--- Data entries ---
════

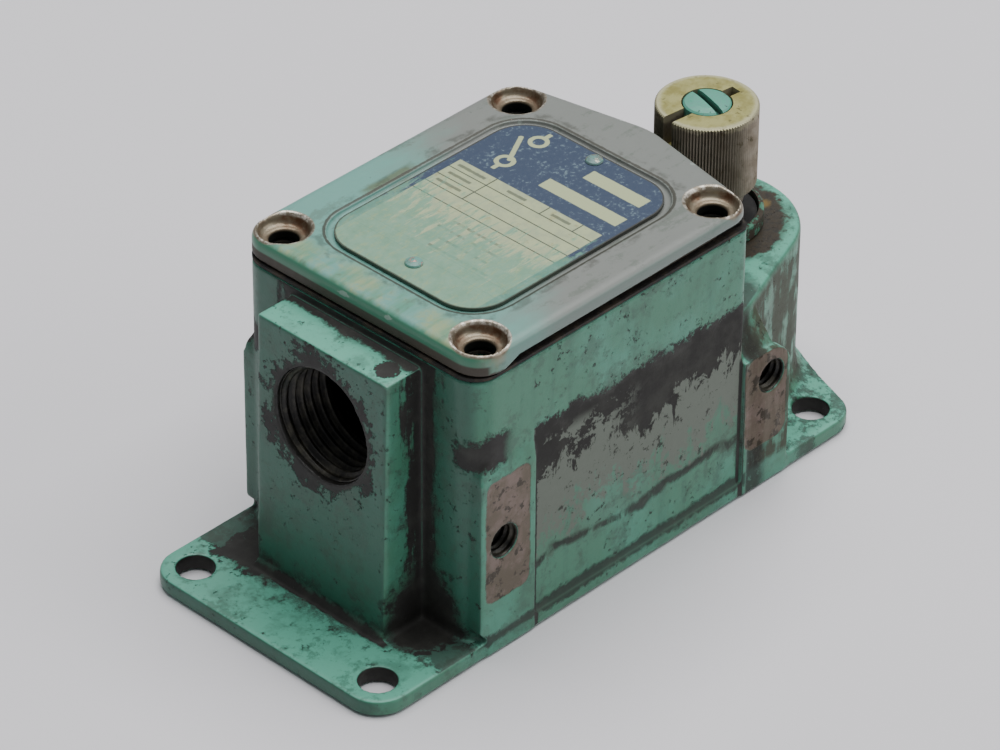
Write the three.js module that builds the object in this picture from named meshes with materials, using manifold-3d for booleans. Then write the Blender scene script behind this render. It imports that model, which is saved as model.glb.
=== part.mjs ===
// Heavy-duty rotary limit switch: a cast housing with a conduit entry, a flat cover with a
// nameplate, a knurled hub on a vertical shaft, and the crank, rocker and contacts inside.
//
// Frame, in millimetres: the origin is on the flat underside, midway between the four mounting
// holes. +X runs from the conduit end to the shaft end, +Y across, and +Z up out of the plate.
import * as THREE from "three";
import { mergeVertices } from "three/addons/utils/BufferGeometryUtils.js";
import Module from "manifold-3d";

const wasm = await Module();
wasm.setup();

// ---- driving dimensions ----
const GAP = 0.3; // clearance kept between neighbouring pieces

// mounting plate
const PLATE_T = 3.2;
const PLATE_HALF_Y = 28.6;
const PLATE_FRONT = -61;
const PLATE_CORNER_R = 6.3;
const MOUNT_X = 54.8;
const MOUNT_Y = 22.2;
const MOUNT_HOLE_R = 3.35;
const EAR_X = 55.2; // centre of the rounded rear corners
const EDGE_R = 0.5; // softened edge of the castings

// box of the housing
const BOX_FRONT = -37.3;
const BOX_HALF_Y = 27.9;
const BOX_REAR = 30;
const BOX_APEX = 34.2;
const BOX_TOP = 56.5;
const BOX_CORNER_R = 5;
const WALL = 3.6;
const FLOOR = 5.2;
const CAVITY_REAR = 26.8;

// conduit entry
const CONDUIT_Z = 39.6;
const CONDUIT_R = 10.7; // root of the pipe thread
const BOSS_HALF_Y = 15.4;
const BOSS_TOP = 55;
const BOSS_FOOT_X = -46.7;
const BOSS_DRAFT = 1.3; // how far the front face leans back over its height
const BOSS_LEDGE = 0.7; // low step along the foot of the front face
const CONDUIT_DEPTH = 17;

// side mounting pads
const SIDE_HOLE_Z = 22.8;
const SIDE_HOLE_R = 3.2;
const SIDE_HOLE_DEPTH = 9;
const SIDE_HOLE_WALL = 3.3; // metal left round the end of a front side hole
const FRONT_HOLE_X = -30.9;
const REAR_HOLE_X = 36.3;
const FRONT_PAD = { x0: -36.6, x1: -23.2, top: 40.6, corner: 4.6 };
const REAR_PAD = { x0: 29.2, x1: 41.4, top: 28.6, corner: 5.6 };
const PAD_FOOT = 1.6; // undercut where a front pad meets the plate
const PAD_EDGE = 0.25;
const PAD_SHOULDER = 4.4; // how far the slope above a front pad comes down its face
const PAD_ROOT_Y = 15; // how far a pad's solid runs into the body

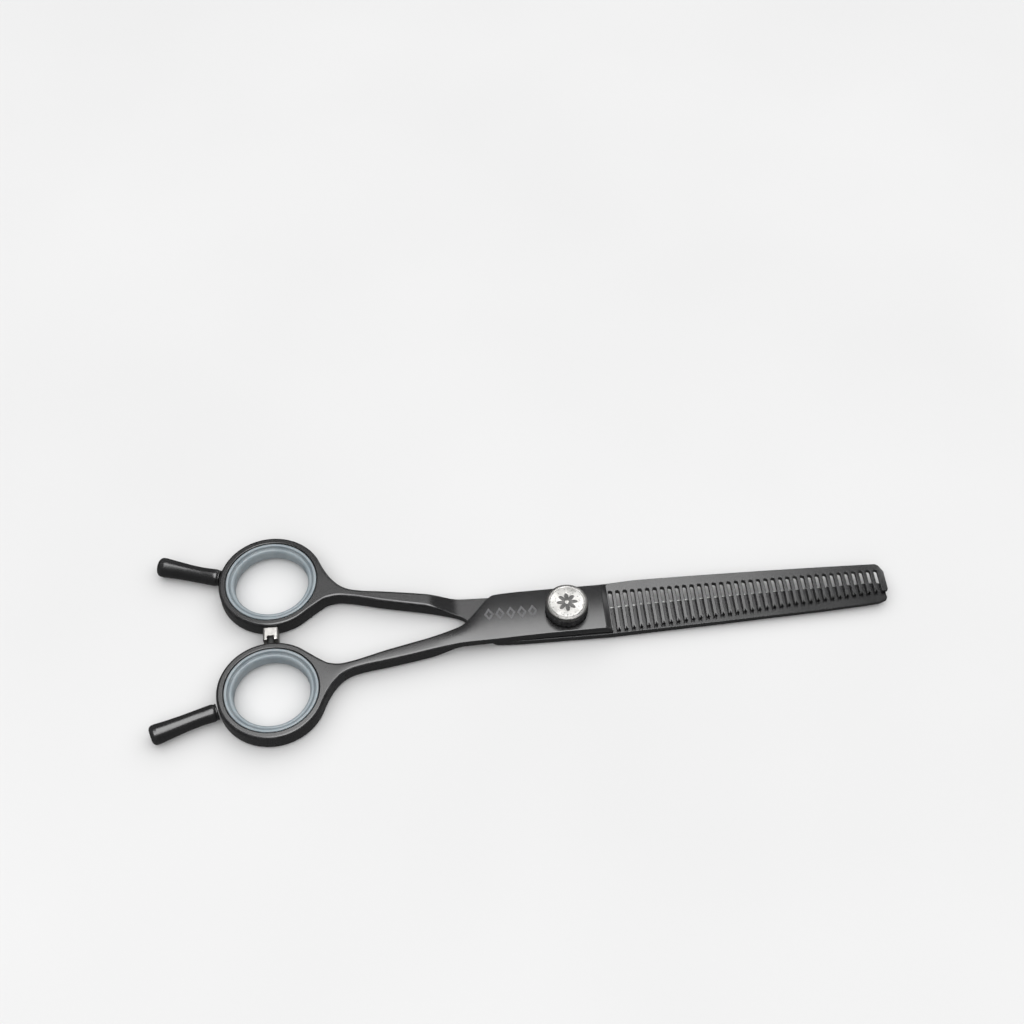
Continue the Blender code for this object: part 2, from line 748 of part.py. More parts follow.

════

--- Exercise brief ---
Reproduce every line of the data verbatim.

--- Result of the exercise ---
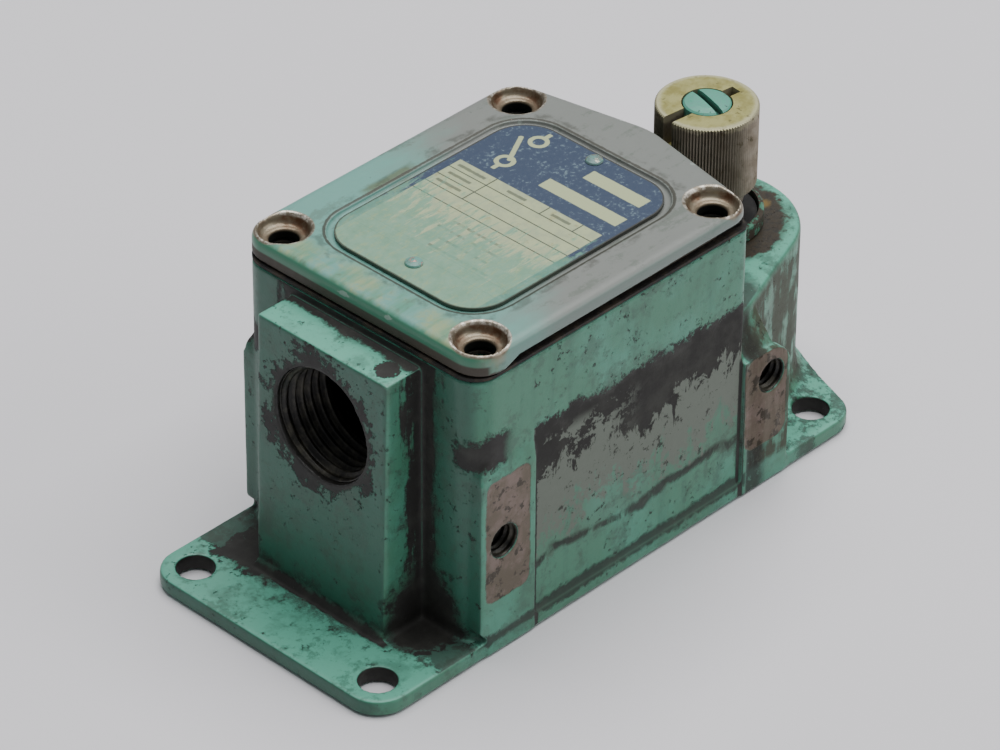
Write the three.js module that builds the object in this picture from named meshes with materials, using manifold-3d for booleans. Then write the Blender scene script behind this render. It imports that model, which is saved as model.glb.
=== part.mjs ===
// Heavy-duty rotary limit switch: a cast housing with a conduit entry, a flat cover with a
// nameplate, a knurled hub on a vertical shaft, and the crank, rocker and contacts inside.
//
// Frame, in millimetres: the origin is on the flat underside, midway between the four mounting
// holes. +X runs from the conduit end to the shaft end, +Y across, and +Z up out of the plate.
import * as THREE from "three";
import { mergeVertices } from "three/addons/utils/BufferGeometryUtils.js";
import Module from "manifold-3d";

const wasm = await Module();
wasm.setup();

// ---- driving dimensions ----
const GAP = 0.3; // clearance kept between neighbouring pieces

// mounting plate
const PLATE_T = 3.2;
const PLATE_HALF_Y = 28.6;
const PLATE_FRONT = -61;
const PLATE_CORNER_R = 6.3;
const MOUNT_X = 54.8;
const MOUNT_Y = 22.2;
const MOUNT_HOLE_R = 3.35;
const EAR_X = 55.2; // centre of the rounded rear corners
const EDGE_R = 0.5; // softened edge of the castings

// box of the housing
const BOX_FRONT = -37.3;
const BOX_HALF_Y = 27.9;
const BOX_REAR = 30;
const BOX_APEX = 34.2;
const BOX_TOP = 56.5;
const BOX_CORNER_R = 5;
const WALL = 3.6;
const FLOOR = 5.2;
const CAVITY_REAR = 26.8;

// conduit entry
const CONDUIT_Z = 39.6;
const CONDUIT_R = 10.7; // root of the pipe thread
const BOSS_HALF_Y = 15.4;
const BOSS_TOP = 55;
const BOSS_FOOT_X = -46.7;
const BOSS_DRAFT = 1.3; // how far the front face leans back over its height
const BOSS_LEDGE = 0.7; // low step along the foot of the front face
const CONDUIT_DEPTH = 17;

// side mounting pads
const SIDE_HOLE_Z = 22.8;
const SIDE_HOLE_R = 3.2;
const SIDE_HOLE_DEPTH = 9;
const SIDE_HOLE_WALL = 3.3; // metal left round the end of a front side hole
const FRONT_HOLE_X = -30.9;
const REAR_HOLE_X = 36.3;
const FRONT_PAD = { x0: -36.6, x1: -23.2, top: 40.6, corner: 4.6 };
const REAR_PAD = { x0: 29.2, x1: 41.4, top: 28.6, corner: 5.6 };
const PAD_FOOT = 1.6; // undercut where a front pad meets the plate
const PAD_EDGE = 0.25;
const PAD_SHOULDER = 4.4; // how far the slope above a front pad comes down its face
const PAD_ROOT_Y = 15; // how far a pad's solid runs into the body

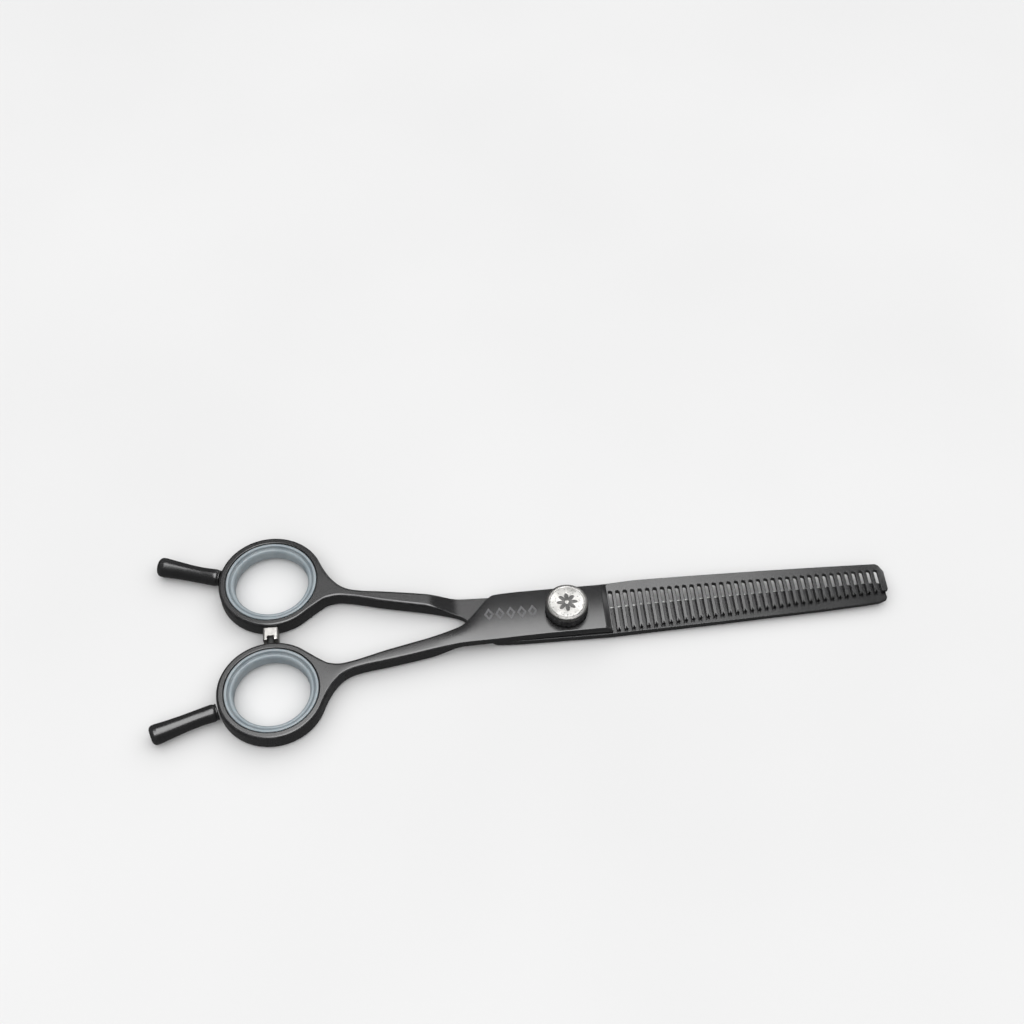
Continue the Blender code for this object: part 2, from line 748 of part.py. More parts follow.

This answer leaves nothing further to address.